During engineering selection, buyers must note that the 367.5mm length denotes the total assembled dimension including the mounting bracket. Because the Hailong shell utilizes a sliding rail interface, a longitudinal clearance of 20mm to 30mm must be reserved to allow the pack to slide out for charging. If the inner triangle frame clearance is exactly 367.5mm, end-users will face an architectural failure where the locked battery cannot slide open. Consequently, when reviewing frame blueprints, a minimum longitudinal safety clear zone of 395mm must be strictly maintained.

Spatial Compatibility: Checking Down-Tube Width and Bottle Cage Boss Alignment

Beyond longitudinal limits, the lateral 90.3mm width dictates riding interference mitigation. Standard European and North American urban frames feature down-tube diameters ranging from 38mm to 50mm. The Hailong shell's 90.3mm width dictates that the pack will protrude over the tubing width. Engineers must execute a collision check relative to front derailleur cable routing and crank arm rotational vectors. Ensuring a minimum mechanical safety gap of 5mm when the crank arms rotate to their closest proximity prevents friction and structural wear driven by accumulated tolerances.

Furthermore, the mounting plate relies on factory bottle cage bosses. The sliding plate’s slotted tracks are engineered to align with standard 64mm spaced blind rivet nuts. However, because this specific battery delivers up to 630Wh of energy—translating to several kilograms—securing it solely via two standard water bottle rivets risks loosening the rivets or tearing the thin-wall tubing under severe vibrational loads. Technical sourcing protocols dictate that commercial fleet setups must require a three-point reinforced plate or external heavy-duty clamps to distribute mechanical stress evenly across the down-tube wall.

Technical Integrity: Synergizing Standard Enclosure with Internal Electrical Specifications

Once physical dimensions are fully validated, B2B procurement managers must verify whether the enclosure’s mechanical structural integrity can support the high-density energy matrix within. This shell houses a tight 10S5P cell array ranging from 2500mAh to 3500mAh single cell profiles, yielding up to 36V 17.5Ah of continuous current.

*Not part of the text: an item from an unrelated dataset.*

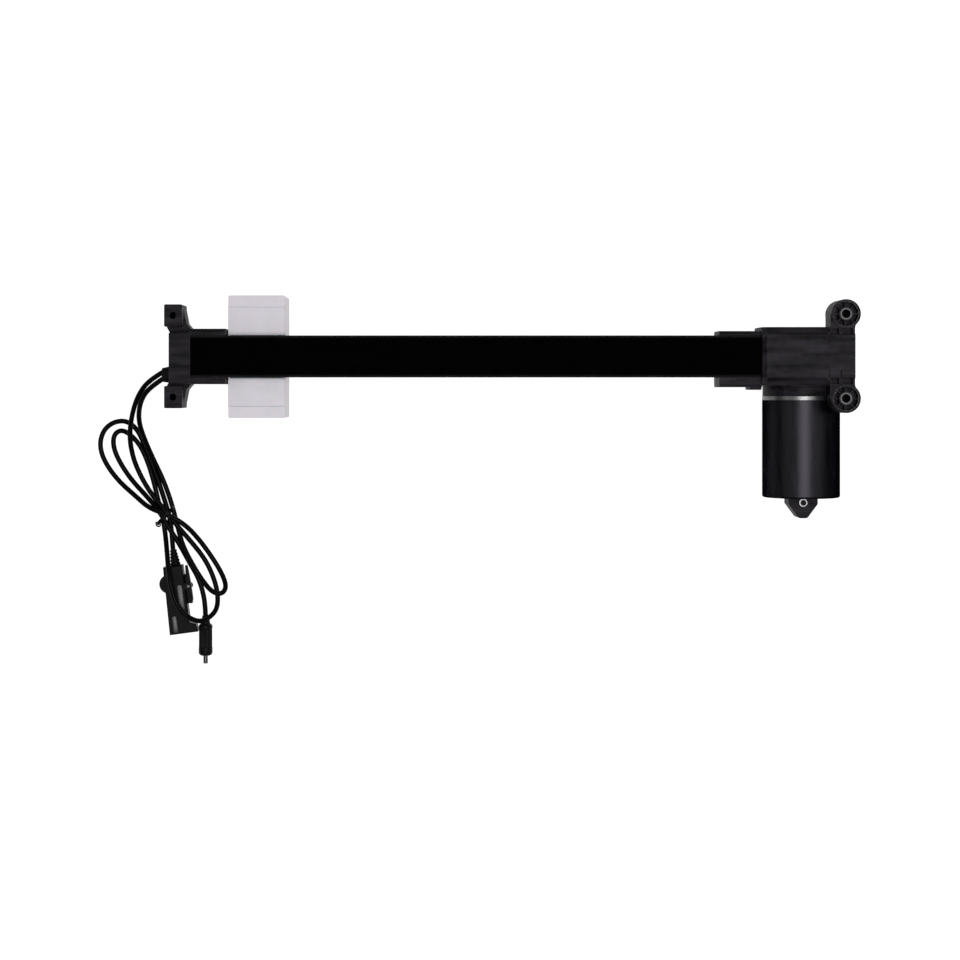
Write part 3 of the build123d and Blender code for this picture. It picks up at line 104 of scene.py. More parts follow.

The integrated 20A BMS management system generates thermal dispersion inside the sealed housing, which demands that the plastic compound meets flame-retardant standards (such as UL94-V0) and provides thermal conductivity control. Through precise physical dimensions selection and stringent parametric alignment, distributors can drive down supply chain friction caused by dimensional returns, optimizing conversion kit compatibility and long-term operating stability.